The skill of tile-laying has roots dating back to at least 4000BC. Remains of Mesopotamian buildings present evidence that the Sumerians used to decorate the walls with patterns of clay tiles, generally referred to as tesserae.

The term ‘tessellation’ thus refers to the covering of a surface using one or more geometrical figures in such a way that there are no overlaps and no gaps. Restricted to two dimensions, tessellations of the plane using regular, semi-regular or irregular figures is an art that has attracted the ingenuity and creativity of many artists (see Did you know?). However, this skill is not restricted to humans. Honeybees are considered the masters of tessellations.

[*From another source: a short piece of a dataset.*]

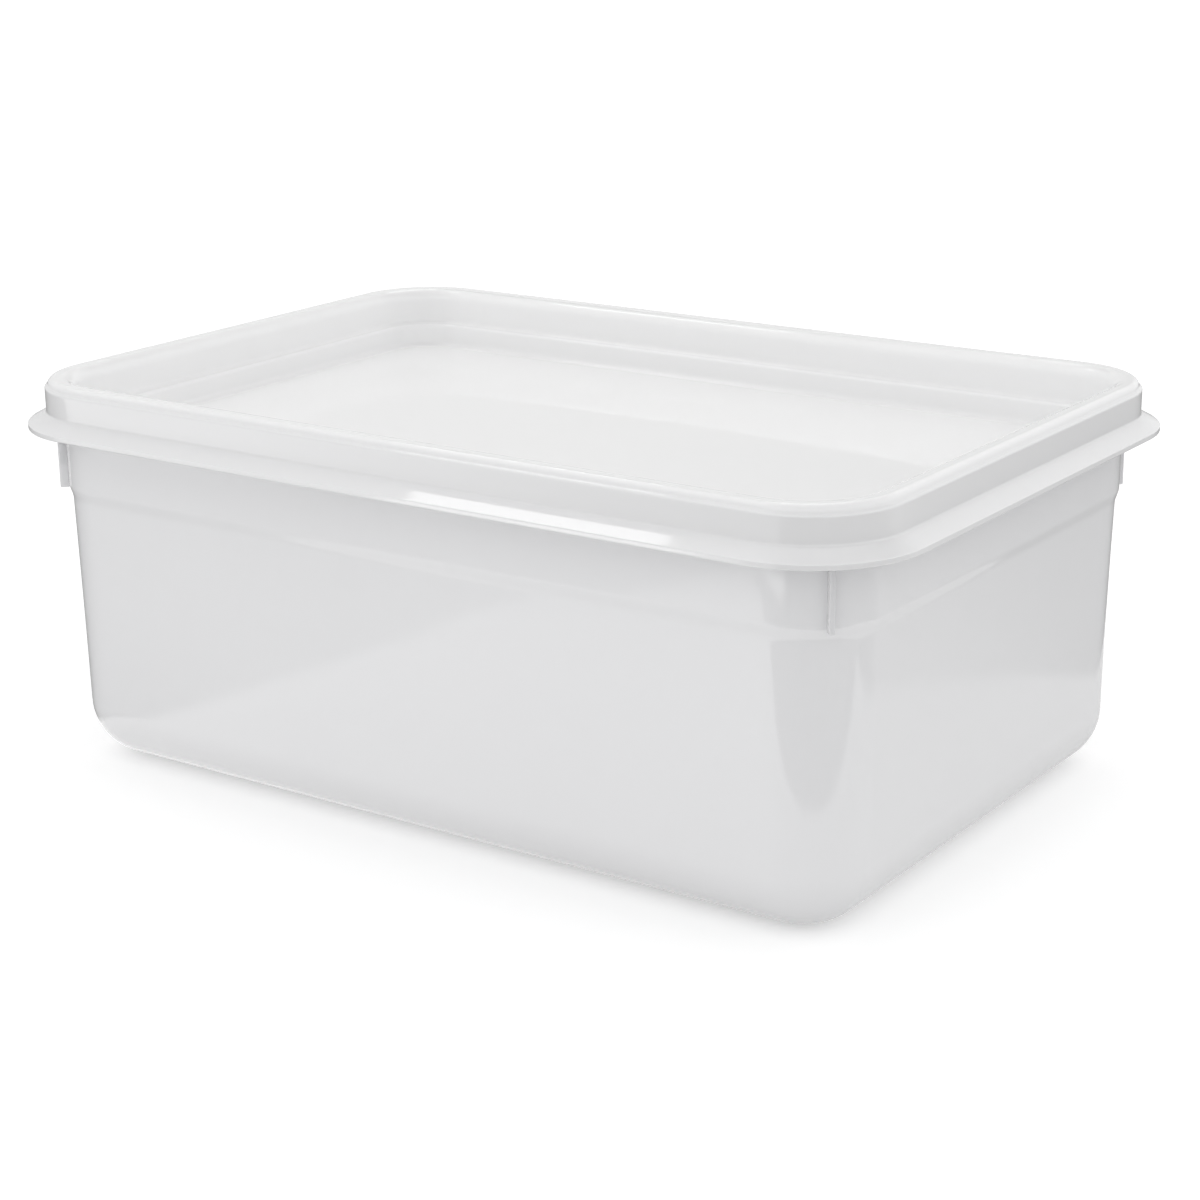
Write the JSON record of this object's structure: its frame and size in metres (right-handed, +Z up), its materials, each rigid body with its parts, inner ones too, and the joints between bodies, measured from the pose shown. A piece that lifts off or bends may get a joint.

A polygon is regular if it has equal sides and equal angles. Only some basic mathematical knowledge is required to understand what happens if the tessellation is restricted to one where the tiles used are identical regular polygons. Combining the two well-known facts that the sum of the interior angles of a polygon with n sides is given by 2n - 4 right angles and that a whole revolution is made up of four right angles, we immediately get that the only possible values that n can take are 3, 4 and 6. Therefore, if the plane is tessellated with identical regular polygons, then the equilateral triangle, the square and the regular hexagon are the only three possible shapes that can be availed of. But why did the honeybees decide to use regular hexagons when the other two shapes are clearly easier to construct?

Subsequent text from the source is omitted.